» Task description
Using the listing below, set down each line from the line containing "Recreate this object" through the line containing "THICKNESS = 2.11", both ends included, exactly and with nothing added.

» Listed records
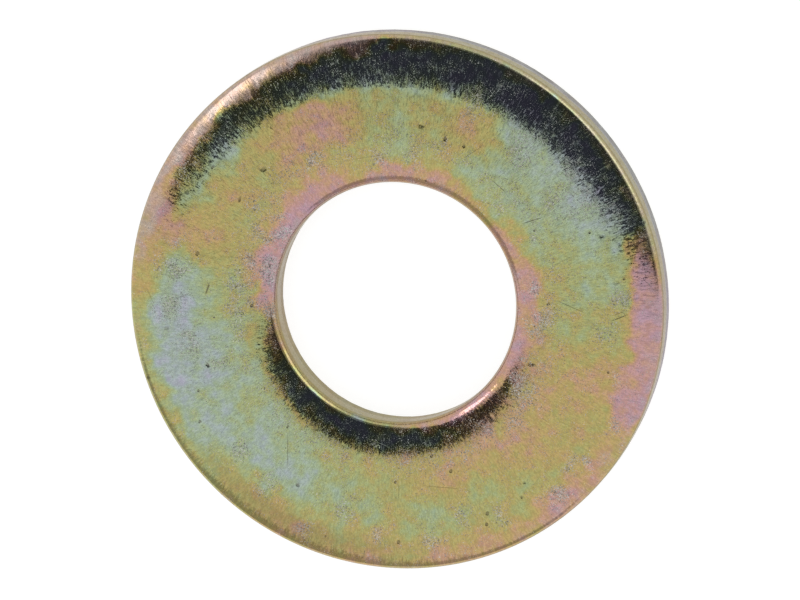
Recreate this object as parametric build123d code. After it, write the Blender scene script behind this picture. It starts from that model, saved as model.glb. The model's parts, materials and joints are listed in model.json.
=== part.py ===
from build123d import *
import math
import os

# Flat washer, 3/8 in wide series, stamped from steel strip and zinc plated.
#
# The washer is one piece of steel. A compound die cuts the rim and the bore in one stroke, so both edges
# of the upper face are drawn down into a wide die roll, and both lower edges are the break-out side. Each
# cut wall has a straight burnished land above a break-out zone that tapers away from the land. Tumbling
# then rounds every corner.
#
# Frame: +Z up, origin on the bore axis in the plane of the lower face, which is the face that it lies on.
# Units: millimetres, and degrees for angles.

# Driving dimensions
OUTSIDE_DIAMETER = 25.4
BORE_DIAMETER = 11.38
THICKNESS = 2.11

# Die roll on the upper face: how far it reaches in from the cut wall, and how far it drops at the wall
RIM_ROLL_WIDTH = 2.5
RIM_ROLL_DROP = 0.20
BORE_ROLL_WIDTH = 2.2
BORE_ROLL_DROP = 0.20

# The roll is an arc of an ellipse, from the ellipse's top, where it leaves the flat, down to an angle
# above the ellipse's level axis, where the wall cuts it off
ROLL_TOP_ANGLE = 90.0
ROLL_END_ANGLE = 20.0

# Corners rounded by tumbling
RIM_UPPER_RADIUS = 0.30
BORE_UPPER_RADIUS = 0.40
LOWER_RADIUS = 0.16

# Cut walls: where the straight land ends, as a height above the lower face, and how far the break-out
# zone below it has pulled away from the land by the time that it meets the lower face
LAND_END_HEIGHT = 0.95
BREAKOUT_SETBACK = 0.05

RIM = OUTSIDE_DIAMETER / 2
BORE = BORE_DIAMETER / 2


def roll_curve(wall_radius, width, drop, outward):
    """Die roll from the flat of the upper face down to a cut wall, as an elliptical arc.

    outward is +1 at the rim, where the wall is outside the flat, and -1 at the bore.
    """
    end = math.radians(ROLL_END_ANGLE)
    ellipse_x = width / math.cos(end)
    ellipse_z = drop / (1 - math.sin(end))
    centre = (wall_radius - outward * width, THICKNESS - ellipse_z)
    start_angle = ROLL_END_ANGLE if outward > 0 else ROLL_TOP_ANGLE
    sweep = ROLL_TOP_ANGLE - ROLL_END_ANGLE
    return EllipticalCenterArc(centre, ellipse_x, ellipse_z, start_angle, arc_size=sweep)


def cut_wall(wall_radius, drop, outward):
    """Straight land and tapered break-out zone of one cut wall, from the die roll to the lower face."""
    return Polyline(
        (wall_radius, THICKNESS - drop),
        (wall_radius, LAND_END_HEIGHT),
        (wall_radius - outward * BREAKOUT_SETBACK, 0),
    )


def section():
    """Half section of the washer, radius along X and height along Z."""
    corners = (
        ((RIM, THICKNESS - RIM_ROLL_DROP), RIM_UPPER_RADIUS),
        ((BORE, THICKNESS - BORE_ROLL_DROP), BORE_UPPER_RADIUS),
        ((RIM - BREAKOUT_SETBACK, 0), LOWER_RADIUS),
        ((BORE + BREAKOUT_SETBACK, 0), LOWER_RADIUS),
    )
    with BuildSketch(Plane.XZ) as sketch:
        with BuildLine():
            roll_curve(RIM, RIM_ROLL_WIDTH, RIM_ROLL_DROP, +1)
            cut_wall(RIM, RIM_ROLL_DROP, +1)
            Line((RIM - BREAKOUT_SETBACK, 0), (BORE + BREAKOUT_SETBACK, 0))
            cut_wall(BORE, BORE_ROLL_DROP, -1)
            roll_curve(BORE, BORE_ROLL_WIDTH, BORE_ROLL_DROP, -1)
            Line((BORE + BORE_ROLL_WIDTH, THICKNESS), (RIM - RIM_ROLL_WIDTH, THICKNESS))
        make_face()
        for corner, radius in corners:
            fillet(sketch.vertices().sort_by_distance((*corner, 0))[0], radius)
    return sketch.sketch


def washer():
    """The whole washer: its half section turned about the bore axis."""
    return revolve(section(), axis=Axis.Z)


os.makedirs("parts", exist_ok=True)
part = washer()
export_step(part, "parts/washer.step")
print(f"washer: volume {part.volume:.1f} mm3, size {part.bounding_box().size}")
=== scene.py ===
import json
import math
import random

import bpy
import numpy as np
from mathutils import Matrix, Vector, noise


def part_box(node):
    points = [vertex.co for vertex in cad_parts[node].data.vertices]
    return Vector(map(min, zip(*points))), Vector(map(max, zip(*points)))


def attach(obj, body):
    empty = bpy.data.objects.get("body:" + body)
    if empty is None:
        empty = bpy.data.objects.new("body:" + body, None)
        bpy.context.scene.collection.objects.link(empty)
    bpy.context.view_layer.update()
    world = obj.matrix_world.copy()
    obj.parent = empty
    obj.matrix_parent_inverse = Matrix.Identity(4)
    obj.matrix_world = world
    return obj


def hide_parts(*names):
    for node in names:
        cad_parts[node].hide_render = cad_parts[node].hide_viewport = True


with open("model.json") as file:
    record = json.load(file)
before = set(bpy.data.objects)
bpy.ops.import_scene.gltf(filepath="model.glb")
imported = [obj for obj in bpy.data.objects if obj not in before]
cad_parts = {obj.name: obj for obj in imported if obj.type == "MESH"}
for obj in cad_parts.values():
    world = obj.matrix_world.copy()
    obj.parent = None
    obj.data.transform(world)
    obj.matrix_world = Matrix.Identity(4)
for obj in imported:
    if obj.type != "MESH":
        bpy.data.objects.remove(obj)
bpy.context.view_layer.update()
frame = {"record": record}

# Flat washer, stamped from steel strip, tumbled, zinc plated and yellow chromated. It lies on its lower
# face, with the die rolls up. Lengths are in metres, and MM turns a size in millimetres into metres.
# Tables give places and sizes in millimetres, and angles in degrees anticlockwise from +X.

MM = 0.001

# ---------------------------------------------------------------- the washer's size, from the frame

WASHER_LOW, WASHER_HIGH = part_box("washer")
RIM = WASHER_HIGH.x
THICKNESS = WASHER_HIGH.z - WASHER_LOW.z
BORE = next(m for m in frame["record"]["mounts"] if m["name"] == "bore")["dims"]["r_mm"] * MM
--
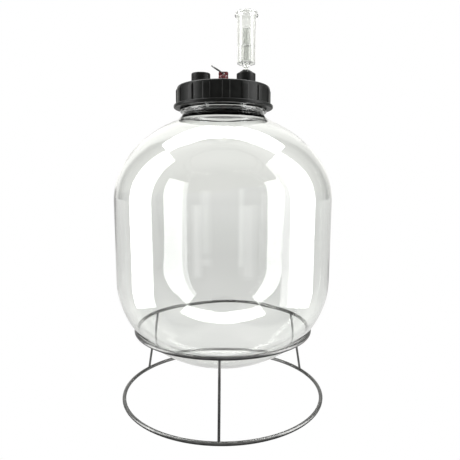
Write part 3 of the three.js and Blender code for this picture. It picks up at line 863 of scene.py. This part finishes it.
--
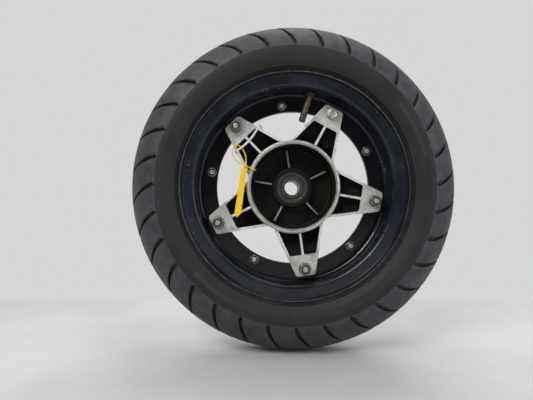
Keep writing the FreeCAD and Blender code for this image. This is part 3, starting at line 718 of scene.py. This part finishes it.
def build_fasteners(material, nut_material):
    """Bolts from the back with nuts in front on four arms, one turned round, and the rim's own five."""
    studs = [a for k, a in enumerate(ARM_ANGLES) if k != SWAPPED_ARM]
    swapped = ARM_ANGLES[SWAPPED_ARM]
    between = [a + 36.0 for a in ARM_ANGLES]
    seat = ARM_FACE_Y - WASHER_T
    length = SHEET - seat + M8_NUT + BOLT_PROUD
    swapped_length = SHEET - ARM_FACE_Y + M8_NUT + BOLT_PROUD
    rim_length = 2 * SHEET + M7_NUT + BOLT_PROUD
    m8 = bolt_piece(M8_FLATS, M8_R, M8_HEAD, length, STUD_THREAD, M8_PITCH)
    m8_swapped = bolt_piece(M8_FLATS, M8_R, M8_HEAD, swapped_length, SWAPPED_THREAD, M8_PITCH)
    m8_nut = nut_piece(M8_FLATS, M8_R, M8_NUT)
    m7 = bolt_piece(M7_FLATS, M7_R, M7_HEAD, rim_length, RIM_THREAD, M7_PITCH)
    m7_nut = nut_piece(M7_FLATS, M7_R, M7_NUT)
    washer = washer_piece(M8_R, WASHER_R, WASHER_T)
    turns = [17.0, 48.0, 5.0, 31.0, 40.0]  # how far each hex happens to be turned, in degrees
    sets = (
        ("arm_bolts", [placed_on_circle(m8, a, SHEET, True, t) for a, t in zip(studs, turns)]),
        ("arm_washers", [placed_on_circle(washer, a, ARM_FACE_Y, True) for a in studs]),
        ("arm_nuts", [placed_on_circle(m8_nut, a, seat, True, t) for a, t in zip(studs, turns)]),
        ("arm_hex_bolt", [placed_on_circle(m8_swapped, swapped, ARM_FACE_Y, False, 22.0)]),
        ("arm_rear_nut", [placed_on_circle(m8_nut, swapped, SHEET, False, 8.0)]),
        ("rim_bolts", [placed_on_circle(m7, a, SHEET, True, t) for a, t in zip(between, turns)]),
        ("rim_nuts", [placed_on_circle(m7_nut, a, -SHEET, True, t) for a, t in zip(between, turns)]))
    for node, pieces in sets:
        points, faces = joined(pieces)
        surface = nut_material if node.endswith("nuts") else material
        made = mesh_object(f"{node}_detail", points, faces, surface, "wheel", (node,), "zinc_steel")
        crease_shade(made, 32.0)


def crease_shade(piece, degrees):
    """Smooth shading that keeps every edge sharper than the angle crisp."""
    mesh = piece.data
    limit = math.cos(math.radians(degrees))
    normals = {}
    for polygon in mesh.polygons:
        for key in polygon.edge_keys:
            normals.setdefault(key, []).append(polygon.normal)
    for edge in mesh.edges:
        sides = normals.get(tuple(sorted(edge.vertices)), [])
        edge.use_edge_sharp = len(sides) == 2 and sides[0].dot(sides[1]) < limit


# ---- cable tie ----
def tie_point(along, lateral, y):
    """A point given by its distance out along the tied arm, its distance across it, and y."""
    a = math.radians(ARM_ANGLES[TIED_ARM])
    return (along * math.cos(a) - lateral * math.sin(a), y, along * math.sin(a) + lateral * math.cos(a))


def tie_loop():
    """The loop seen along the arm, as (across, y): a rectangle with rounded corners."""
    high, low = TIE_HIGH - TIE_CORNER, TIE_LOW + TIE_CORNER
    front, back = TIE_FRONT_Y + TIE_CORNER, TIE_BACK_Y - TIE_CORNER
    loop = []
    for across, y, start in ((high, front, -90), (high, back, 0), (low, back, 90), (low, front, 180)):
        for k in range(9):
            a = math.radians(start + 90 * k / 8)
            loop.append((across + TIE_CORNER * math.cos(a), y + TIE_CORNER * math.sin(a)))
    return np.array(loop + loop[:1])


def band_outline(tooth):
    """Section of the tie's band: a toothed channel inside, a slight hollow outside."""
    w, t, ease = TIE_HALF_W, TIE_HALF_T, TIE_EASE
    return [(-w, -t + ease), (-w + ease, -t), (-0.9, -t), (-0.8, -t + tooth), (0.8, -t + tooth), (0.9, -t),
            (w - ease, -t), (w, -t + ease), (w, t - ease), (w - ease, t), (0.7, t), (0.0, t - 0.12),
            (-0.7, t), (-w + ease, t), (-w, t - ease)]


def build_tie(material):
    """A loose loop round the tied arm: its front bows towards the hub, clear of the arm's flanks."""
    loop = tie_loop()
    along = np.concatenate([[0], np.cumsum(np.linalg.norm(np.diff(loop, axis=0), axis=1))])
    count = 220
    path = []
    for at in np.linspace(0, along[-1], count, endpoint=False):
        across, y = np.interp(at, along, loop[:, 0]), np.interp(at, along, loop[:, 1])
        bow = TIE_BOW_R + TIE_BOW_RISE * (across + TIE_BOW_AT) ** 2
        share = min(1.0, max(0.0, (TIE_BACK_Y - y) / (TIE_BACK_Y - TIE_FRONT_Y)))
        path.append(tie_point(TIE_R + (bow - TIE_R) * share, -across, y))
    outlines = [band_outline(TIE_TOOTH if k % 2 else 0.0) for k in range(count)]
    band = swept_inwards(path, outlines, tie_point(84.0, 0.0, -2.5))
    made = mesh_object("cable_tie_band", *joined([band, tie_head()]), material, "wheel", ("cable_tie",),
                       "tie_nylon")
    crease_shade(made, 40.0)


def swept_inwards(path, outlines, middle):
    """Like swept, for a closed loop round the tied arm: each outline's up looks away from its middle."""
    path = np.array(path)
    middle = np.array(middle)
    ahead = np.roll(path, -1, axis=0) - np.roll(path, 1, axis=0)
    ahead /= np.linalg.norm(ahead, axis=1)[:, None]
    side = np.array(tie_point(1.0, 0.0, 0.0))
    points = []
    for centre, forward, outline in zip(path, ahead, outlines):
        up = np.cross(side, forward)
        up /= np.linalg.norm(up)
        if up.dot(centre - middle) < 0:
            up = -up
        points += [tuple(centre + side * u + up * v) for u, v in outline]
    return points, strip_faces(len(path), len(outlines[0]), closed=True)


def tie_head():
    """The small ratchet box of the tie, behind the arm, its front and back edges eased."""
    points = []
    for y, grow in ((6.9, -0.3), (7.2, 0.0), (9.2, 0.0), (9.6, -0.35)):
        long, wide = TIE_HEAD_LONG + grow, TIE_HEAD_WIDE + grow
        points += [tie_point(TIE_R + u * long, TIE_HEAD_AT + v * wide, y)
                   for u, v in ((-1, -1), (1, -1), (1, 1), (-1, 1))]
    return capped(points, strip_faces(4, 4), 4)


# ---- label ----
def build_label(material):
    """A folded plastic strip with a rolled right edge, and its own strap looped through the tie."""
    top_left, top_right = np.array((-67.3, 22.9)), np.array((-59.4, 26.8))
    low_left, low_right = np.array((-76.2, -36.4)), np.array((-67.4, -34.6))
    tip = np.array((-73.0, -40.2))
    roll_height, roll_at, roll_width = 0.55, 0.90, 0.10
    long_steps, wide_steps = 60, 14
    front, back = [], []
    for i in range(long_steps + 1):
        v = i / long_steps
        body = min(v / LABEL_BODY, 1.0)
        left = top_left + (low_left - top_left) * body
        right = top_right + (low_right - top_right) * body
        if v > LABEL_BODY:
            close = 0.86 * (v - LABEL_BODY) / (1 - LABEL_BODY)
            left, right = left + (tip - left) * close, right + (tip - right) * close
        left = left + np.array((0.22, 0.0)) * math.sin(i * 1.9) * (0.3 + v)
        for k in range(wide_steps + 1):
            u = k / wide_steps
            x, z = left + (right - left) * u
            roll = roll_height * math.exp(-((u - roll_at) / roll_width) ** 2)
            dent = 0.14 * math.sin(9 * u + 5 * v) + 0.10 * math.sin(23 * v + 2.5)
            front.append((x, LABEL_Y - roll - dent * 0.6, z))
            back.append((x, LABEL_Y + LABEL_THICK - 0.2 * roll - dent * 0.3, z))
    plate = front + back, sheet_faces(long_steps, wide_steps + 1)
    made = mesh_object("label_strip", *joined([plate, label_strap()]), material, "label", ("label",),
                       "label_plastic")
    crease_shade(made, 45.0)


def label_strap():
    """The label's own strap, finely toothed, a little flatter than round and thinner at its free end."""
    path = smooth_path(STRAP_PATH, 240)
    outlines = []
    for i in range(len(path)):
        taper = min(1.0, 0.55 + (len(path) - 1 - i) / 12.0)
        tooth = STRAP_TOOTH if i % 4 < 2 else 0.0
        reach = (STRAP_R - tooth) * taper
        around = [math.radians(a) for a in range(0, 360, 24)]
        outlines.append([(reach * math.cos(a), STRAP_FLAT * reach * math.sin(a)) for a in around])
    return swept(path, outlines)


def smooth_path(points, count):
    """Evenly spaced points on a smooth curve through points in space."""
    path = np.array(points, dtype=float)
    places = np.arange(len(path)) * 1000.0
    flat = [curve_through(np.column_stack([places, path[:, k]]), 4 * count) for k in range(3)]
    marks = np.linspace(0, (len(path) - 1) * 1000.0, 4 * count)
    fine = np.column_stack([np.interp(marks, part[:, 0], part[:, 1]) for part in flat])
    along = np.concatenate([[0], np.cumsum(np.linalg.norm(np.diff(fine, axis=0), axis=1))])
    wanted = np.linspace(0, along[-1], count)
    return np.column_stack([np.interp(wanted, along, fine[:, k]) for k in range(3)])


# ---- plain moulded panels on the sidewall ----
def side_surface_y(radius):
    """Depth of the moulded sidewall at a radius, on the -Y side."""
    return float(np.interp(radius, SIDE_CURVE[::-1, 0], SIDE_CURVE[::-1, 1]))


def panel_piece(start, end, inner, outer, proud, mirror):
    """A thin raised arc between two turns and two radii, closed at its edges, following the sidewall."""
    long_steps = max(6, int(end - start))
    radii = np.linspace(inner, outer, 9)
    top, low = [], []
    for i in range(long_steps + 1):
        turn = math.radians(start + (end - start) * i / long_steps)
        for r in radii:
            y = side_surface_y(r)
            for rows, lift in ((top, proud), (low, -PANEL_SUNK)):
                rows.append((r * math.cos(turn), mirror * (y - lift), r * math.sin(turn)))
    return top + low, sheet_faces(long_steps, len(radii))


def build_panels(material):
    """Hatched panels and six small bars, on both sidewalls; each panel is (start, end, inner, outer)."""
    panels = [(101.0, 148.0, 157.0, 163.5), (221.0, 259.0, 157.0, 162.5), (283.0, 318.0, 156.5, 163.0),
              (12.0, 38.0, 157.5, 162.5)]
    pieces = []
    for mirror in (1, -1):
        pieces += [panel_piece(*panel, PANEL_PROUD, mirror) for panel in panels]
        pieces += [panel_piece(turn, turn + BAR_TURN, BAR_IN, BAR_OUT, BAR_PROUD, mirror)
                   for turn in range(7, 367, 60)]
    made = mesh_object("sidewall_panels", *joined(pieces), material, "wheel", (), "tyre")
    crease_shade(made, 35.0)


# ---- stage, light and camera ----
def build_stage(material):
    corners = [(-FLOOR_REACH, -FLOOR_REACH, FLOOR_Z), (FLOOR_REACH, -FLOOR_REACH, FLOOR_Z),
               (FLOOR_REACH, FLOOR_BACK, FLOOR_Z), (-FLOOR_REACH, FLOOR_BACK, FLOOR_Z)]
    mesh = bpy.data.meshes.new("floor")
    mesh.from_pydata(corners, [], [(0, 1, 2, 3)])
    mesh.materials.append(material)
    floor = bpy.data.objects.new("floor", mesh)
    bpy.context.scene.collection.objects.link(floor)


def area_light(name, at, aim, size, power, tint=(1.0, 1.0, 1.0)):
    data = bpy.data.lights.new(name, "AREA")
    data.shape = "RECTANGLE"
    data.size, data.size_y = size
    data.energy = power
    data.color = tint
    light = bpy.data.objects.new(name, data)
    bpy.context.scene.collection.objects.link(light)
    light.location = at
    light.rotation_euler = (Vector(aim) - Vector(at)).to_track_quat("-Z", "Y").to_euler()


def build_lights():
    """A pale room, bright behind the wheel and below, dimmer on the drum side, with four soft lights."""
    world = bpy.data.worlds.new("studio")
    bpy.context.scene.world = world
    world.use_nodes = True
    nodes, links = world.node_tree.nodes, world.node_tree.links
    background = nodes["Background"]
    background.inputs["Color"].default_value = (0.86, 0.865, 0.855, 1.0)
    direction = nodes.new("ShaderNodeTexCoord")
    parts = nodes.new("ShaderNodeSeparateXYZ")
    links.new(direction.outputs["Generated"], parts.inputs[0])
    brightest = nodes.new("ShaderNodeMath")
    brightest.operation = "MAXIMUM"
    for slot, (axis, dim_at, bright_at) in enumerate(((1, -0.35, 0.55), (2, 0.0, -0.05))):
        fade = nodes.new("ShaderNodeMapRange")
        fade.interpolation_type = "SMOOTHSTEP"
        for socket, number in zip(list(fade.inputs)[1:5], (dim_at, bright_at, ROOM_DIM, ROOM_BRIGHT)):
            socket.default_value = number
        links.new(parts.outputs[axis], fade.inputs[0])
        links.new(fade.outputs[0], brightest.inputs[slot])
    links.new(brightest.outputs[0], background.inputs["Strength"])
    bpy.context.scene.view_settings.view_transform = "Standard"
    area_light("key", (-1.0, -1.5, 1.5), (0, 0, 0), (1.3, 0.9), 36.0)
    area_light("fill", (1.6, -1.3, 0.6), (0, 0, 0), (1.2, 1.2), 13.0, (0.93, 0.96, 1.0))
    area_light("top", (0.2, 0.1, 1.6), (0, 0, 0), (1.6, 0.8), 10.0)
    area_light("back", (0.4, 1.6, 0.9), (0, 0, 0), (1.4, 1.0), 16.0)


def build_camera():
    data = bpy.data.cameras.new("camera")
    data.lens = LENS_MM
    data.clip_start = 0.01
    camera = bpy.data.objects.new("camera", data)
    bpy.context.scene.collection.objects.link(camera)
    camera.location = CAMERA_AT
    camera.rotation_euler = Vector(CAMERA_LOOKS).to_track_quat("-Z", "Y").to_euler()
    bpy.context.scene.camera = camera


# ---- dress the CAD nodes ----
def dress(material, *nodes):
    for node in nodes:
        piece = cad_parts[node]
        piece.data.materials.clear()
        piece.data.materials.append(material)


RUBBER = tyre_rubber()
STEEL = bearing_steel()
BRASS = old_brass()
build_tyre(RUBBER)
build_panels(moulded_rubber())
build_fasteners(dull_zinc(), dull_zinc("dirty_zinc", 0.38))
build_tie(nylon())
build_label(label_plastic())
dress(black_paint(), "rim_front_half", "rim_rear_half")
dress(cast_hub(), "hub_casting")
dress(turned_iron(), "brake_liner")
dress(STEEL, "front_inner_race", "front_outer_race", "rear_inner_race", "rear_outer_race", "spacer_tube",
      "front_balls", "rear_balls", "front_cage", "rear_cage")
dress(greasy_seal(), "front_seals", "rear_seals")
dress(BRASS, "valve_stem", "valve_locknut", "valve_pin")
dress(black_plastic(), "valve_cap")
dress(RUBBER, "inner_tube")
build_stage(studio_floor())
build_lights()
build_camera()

» Answer
Recreate this object as parametric build123d code. After it, write the Blender scene script behind this picture. It starts from that model, saved as model.glb. The model's parts, materials and joints are listed in model.json.
=== part.py ===
from build123d import *
import math
import os

# Flat washer, 3/8 in wide series, stamped from steel strip and zinc plated.
#
# The washer is one piece of steel. A compound die cuts the rim and the bore in one stroke, so both edges
# of the upper face are drawn down into a wide die roll, and both lower edges are the break-out side. Each
# cut wall has a straight burnished land above a break-out zone that tapers away from the land. Tumbling
# then rounds every corner.
#
# Frame: +Z up, origin on the bore axis in the plane of the lower face, which is the face that it lies on.
# Units: millimetres, and degrees for angles.

# Driving dimensions
OUTSIDE_DIAMETER = 25.4
BORE_DIAMETER = 11.38
THICKNESS = 2.11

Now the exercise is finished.